Patent Grant
7805934
This application relates generally to thermodynamic air engines. More specifically, this application relates to controlled motion of a displacer within a thermodynamic air engine.
The use of thermodynamic techniques for converting heat energy into mechanical, electrical, or some other type of energy has a long history. The basic principle by which such techniques function is to provide a large temperature differential across a thermodynamic engine and to convert the heat represented by that temperature differential into a different form of energy. Typically, the heat differential is provided by hydrocarbon combustion, although the use of other techniques is known. Using such systems, power is typically generated with an efficiency of about 30%, although some internal-combustion engines have efficiencies as high as 50% by running at very high temperatures.

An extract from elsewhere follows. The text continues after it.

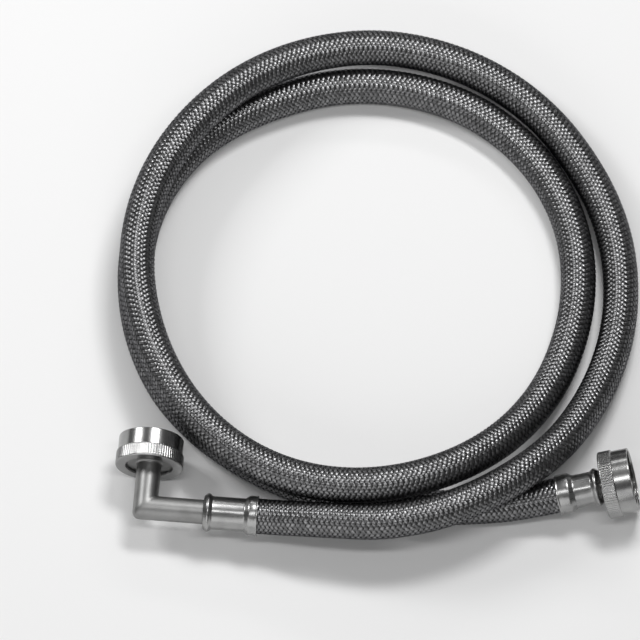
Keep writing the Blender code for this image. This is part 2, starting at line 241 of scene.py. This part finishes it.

Thermodynamic air engines are one class of thermodynamic engine in which a displacer acts to circulate a displacer fluid within a working chamber comprised by the air engine. A specific type of air engine that meets this criterion is a “Stirling engine,” but other types of air engines also share this characteristic.
Throughout industrial history, Stirling engines and other types of air engines have been used for applications, such as pumping water and powering machinery. Recent uses of the Stirling engine have been in electrical power generation. Stirling-engine-powered generators have been installed on submarines as well as on satellites. Portable, external-combustion power-generation units have been produced in quantity. Large-scale solar-heated Stirling cycle power generation units have been shown to produce power reliably on a commercial scale.
While various power-generation techniques exist in the art, there is still a general need for the development of alternative techniques for generating power. For example, while the history of thermodynamic air engines is long, there remain a variety of inefficiencies associated with their operation. There is accordingly still a need in the art for improved methods of operating thermodynamic air engines.
Embodiments of the invention accordingly provide methods and apparatus for generating power. A thermodynamic air engine is configured to convert heat provided in the form of a temperature differential to mechanical energy. The thermodynamic air engine comprises a working fluid and a displacer adapted to move through the working fluid. The temperature differential is established across the thermodynamic air engine between a first side of the engine and a second side of the engine. The displacer is directly actuated to move the displacer cyclically through the working fluid in accordance with a defined motion pattern.
The motion pattern may comprise a first half cycle effected over a first time. The first half cycle comprises motion of the displacer from a first position proximate the first side to a second position proximate the second side effected over a first motion time small in comparison to the first time. It also comprises maintenance of the displacer substantially at the second position for a remainder of the first time. The motion pattern may also comprise a second half cycle effected over a second time. The second half cycle comprises motion of the displacer from the second position to the first position over a second motion time small in comparison to the second time. It also comprises maintenance of the displacer substantially at the first position for a remainder of the second time. In some embodiments, the first time is substantially equal to the second time.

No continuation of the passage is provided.